Racial violence isn't an American police problem. It isn't an American problem. It's just a problem. Football has the platform to go beyond 'making a statement' about that, and actually forcing change.

It goes deeper than just forcing police reform or abolition though; an entire culture of subtle (and not-so subtle) racism has to be challenged and changed. Look at the football media, even – things as simple as the conversations had about Raheem Sterling vs the conversations had about his white colleagues. Things like the way Black players are far more likely to be praised for their physical attributes, and white players are more likely to be called 'smart', 'intelligent' and the like.

It's easy to say that, hey, Sterling's on millions of pounds a year, he can just not read the papers. Whatever. But most people reading it aren't. Most people are either reading this with open eyes, seeing these patterns and internalising the knowledge that the framework of this country is set up against them...or they're on the other side of the fence, internalising the message that the pieces are implicitly endorsing. Then the next story, true or not, is more likely to get a foothold in their brains. Racism by inches.

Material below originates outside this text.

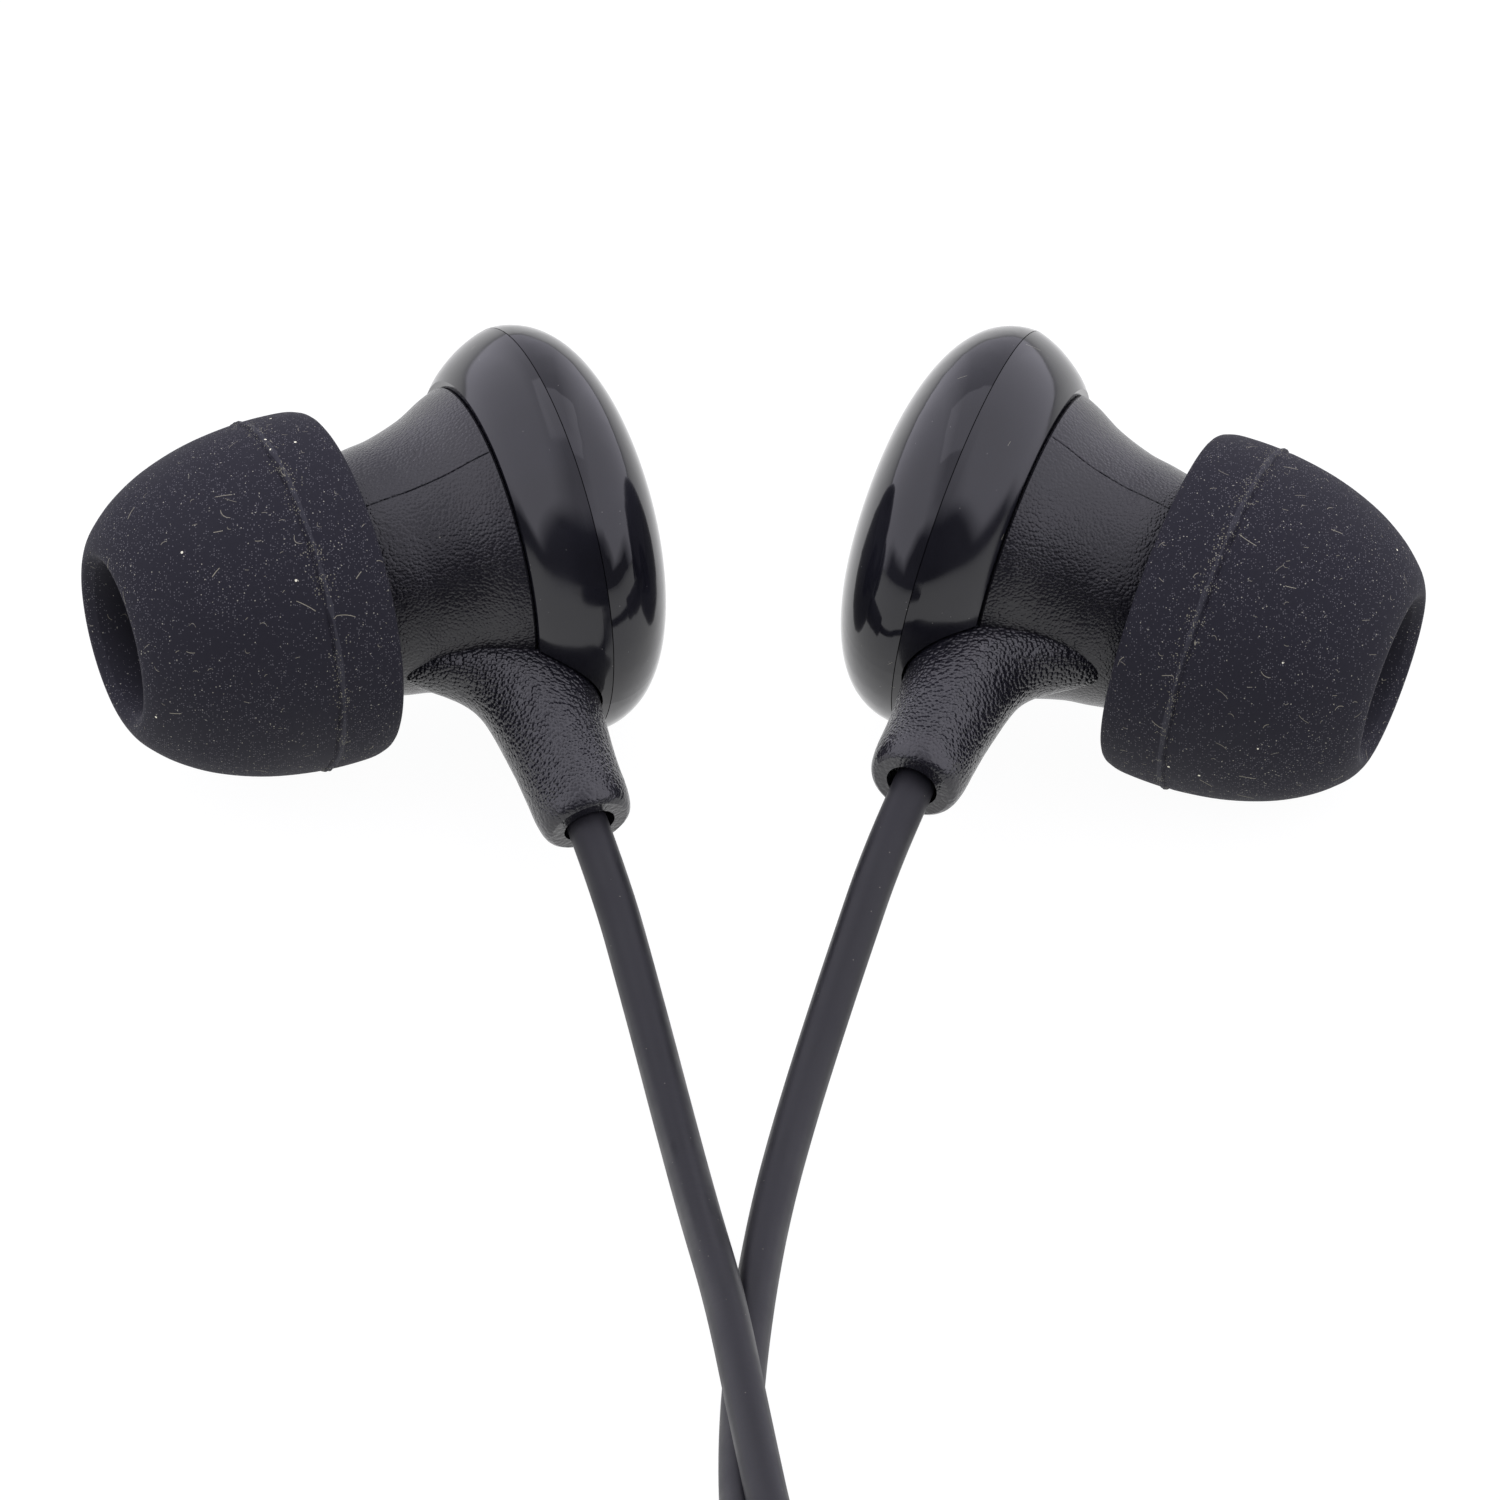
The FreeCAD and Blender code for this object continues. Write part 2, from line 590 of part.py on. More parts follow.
def make_plug_ring():
    """Middle contact: collar on a tube that runs back into the shell."""
    tube_start = SHELL_END - RING_SETBACK
    return turned_polygon((RING_BORE_R, tube_start), (RING_TUBE_R, tube_start), (RING_TUBE_R, RING_START),
                          (BARREL_R, RING_START), (BARREL_R, RING_END), (RING_BORE_R, RING_END))


def make_plug_tip():
    """Front contact: grooved nose on a rod that runs back into the shell."""
    rod_start = SHELL_END - ROD_SETBACK
    return turned_polygon((0, rod_start), (TIP_ROD_R, rod_start), (TIP_ROD_R, TIP_START), (1.7, TIP_START),
                          (1.15, TIP_START + 0.75), (BARREL_R - 0.02, TIP_START + 1.5),
                          (0.75, PLUG_TIP_END - 0.25), (0.35, PLUG_TIP_END), (0, PLUG_TIP_END))


def insulator(inner_r, tube_r, tube_start, collar_start, collar_end):
    """Plastic collar, flush with the contacts, on the tube that insulates the inner contact."""
    return turned_polygon((inner_r, tube_start), (tube_r, tube_start), (tube_r, collar_start),
                          (BARREL_R, collar_start), (BARREL_R, collar_end), (inner_r, collar_end))


def make_plug_insulators():
    """Two plastic collars with the tubes that keep the contacts apart."""
    rear = insulator(RING_TUBE_R + INSULATION_GAP, SLEEVE_BORE_R - INSULATION_GAP,
                     SHELL_END - REAR_INSULATION_SETBACK, SLEEVE_END, RING_START)
    front = insulator(TIP_ROD_R + INSULATION_GAP, RING_BORE_R - INSULATION_GAP,
                      SHELL_END - FRONT_INSULATION_SETBACK, RING_END, TIP_START)
    return Part.makeCompound([rear, front])


# ---- write every node ----------------------------------------------------------------
EARPHONE_NODES = {
    "ear_tip": make_ear_tip,
    "front_housing": make_front_housing,
    "bezel_ring": make_bezel_ring,
    "back_cover": make_back_cover,
    "cord_stem": make_stem,
    "nozzle_screen": make_nozzle_screen,
    "driver_gasket": make_driver_gasket,
    "driver_grille": make_driver_grille,
    "driver_frame": make_driver_frame,
    "diaphragm": make_diaphragm,
    "voice_coil": make_voice_coil,
    "top_plate": make_top_plate,
    "magnet": make_magnet,
    "yoke": make_yoke,
    "damping_ring": make_damping_ring,
    "terminal_board": make_terminal_board,
    "lead_wires": make_lead_wires,
    "cord_anchor": make_cord_anchor,
}
PLUG_NODES = {
    "plug_boot": make_plug_boot,
    "plug_shell": make_plug_shell,
    "plug_sleeve": make_plug_sleeve,
    "plug_ring": make_plug_ring,
    "plug_tip": make_plug_tip,
    "plug_insulators": make_plug_insulators,
}


def write(node, shape):
    """Write one node's STEP file."""
    shape.exportStep(f"{PARTS_FOLDER}/{node}.step")


def placed(shape, placement):
    """Copy of a shape at a placement."""
    copy = shape.copy()
    copy.transformShape(placement.toMatrix())
    return copy


def main():
    os.makedirs(PARTS_FOLDER, exist_ok=True)
    poses = [(pose, earphone_placement(pose)) for pose in (LEFT, RIGHT)]
    for node, make in EARPHONE_NODES.items():
        shape = make()
        for pose, placement in poses:
            write(f"{pose['name']}_{node}", placed(shape, placement))

    left_points = cord_points(poses[0][1], LEFT_FIRST_BEND, LEFT_ROUTE)
    right_points = cord_points(poses[1][1], RIGHT_FIRST_BEND, RIGHT_ROUTE)
    write("left_cord", make_cord("left_cord", left_points, CORD_D))
    write("right_cord", make_cord("right_cord", right_points, CORD_D))
    main_points = [Vector(*point) for point in MAIN_ROUTE]
    write("main_cord", make_cord("main_cord", main_points, MAIN_CORD_D))
    write("cord_coil", make_coil())
    write("cord_tie", make_tie())
    write("y_split", make_split())

    plug_place = FreeCAD.Placement(Vector(PLUG_START_X, PLUG_AXIS_Y, PLUG_AXIS_Z),
                                   FreeCAD.Rotation(Vector(0, 0, 1), Vector(-1, 0, 0)))
    for node, make in PLUG_NODES.items():
        write(node, placed(make(), plug_place))


main()
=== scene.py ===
"""Wired earphones: finishes, cords, ear tips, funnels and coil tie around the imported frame.

Sizes are in millimetres, and MM turns them into Blender's metres. Each earphone has its own
frame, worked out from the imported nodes: +Z runs along its axis from the mouth of the ear tip
to the back cover, +X runs along the stem, and r is the distance from the axis.
"""
import json
import math

import bpy
from mathutils import Matrix, Vector, noise


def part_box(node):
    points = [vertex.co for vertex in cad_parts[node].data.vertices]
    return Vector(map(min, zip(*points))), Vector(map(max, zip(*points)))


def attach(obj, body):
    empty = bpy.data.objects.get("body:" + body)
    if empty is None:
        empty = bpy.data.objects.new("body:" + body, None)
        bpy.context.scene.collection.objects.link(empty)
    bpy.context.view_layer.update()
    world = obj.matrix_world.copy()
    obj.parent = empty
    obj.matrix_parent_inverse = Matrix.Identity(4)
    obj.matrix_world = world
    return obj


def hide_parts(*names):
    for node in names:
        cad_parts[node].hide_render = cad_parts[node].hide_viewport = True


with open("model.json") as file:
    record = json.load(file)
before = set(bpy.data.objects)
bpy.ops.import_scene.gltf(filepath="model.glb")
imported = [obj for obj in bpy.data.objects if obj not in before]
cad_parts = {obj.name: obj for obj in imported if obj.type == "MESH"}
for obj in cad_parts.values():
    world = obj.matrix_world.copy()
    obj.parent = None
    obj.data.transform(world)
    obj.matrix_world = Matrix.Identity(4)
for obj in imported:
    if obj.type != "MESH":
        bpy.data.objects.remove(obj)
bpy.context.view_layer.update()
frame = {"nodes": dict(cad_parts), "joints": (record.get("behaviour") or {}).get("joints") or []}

MM = 0.001
SHARP_ANGLE = math.radians(35)
TIP_COLUMNS = 420           # points round an ear tip
FUNNEL_COLUMNS = 240
TIE_ROWS = 96               # points round the bundle, and round the band's section
TIE_SECTION_POINTS = 28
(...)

It's hard to look at the world, the unjust killings of George Floyd and countless others before him, and not come to the conclusion that the deck is stacked absolutely and cruelly against non-white people. Especially against Black people. In the US, in Britain and so many other places around the world.

What happened when players used their voices to protest? They were heard, they got on TV, the people commentating their games murmured their approval of the message.

What changed? Nothing.

If the things we like carry on as normal, guess what? So do the things that we don't like.

This isn't going to be a comfortable transition. It's going to be really messy. People are going to fight, people are going to lose friends, and maybe more. Things are going to be cancelled. Things are going to be an absolute state.

Question is, are you willing to accept that if it means a chance at justice, at genuine equality in a system that's designed to work against that?

Nah. Just kidding. That's not a question. It's your most basic duty as a human being. It's time for things to get really uncomfortable, and actually change.

Disclaimer: I'm not unaware of the fact that a white guy is writing this. 90min has work to do. We all do.